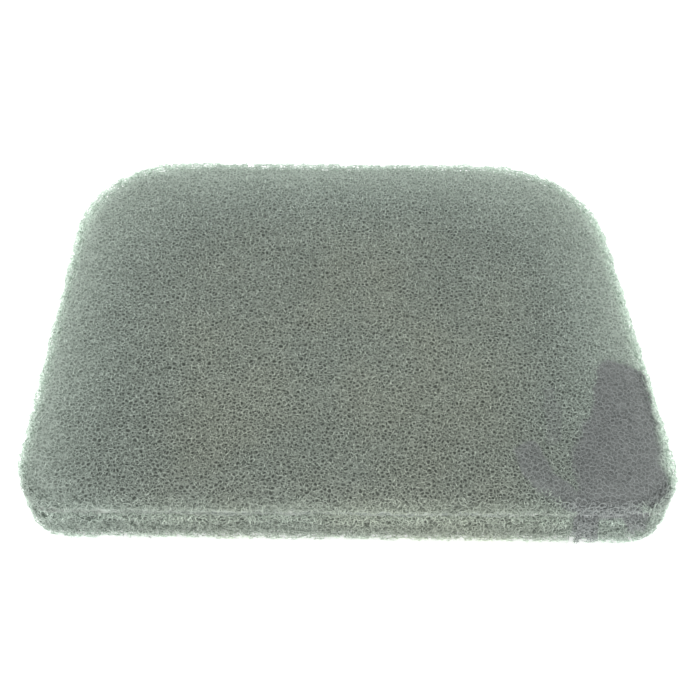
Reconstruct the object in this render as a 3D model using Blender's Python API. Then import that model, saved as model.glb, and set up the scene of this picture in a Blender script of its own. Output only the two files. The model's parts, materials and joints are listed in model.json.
◇ ◇ ◇ ◇ ◇
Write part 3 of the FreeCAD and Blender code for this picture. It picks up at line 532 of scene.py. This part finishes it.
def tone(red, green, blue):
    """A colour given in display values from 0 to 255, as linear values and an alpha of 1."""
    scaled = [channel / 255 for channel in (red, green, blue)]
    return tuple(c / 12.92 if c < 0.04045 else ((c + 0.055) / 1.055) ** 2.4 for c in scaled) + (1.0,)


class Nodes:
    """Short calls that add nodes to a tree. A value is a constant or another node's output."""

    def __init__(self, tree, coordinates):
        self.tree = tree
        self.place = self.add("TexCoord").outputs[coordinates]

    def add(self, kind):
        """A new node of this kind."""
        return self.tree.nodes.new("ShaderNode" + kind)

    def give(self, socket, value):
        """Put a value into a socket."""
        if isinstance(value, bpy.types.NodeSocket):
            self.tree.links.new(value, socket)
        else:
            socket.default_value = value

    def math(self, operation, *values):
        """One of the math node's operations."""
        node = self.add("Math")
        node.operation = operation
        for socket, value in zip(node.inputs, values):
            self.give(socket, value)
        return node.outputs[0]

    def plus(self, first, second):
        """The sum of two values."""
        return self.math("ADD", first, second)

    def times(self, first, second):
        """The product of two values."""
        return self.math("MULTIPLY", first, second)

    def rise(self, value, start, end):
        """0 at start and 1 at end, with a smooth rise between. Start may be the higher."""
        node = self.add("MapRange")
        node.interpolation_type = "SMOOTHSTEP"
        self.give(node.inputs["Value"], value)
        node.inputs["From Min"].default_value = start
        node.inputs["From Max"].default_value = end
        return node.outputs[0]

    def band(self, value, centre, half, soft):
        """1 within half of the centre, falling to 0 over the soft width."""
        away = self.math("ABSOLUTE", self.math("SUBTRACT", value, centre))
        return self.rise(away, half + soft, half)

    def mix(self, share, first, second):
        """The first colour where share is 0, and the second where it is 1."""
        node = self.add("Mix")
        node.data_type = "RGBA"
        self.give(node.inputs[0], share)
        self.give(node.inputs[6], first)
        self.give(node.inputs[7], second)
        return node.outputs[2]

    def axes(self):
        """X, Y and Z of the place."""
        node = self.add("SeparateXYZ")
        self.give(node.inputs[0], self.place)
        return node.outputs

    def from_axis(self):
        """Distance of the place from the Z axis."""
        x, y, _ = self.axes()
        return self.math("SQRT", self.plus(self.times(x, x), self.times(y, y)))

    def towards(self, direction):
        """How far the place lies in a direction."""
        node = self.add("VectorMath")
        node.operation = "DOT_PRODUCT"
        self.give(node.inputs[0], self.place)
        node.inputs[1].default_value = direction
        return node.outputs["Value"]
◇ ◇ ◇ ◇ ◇
Pull out every line of the entries that includes the word "scene".

The response:
Reconstruct the object in this render as a 3D model using Blender's Python API. Then import that model, saved as model.glb, and set up the scene of this picture in a Blender script of its own. Output only the two files. The model's parts, materials and joints are listed in model.json.
Write part 3 of the FreeCAD and Blender code for this picture. It picks up at line 532 of scene.py. This part finishes it.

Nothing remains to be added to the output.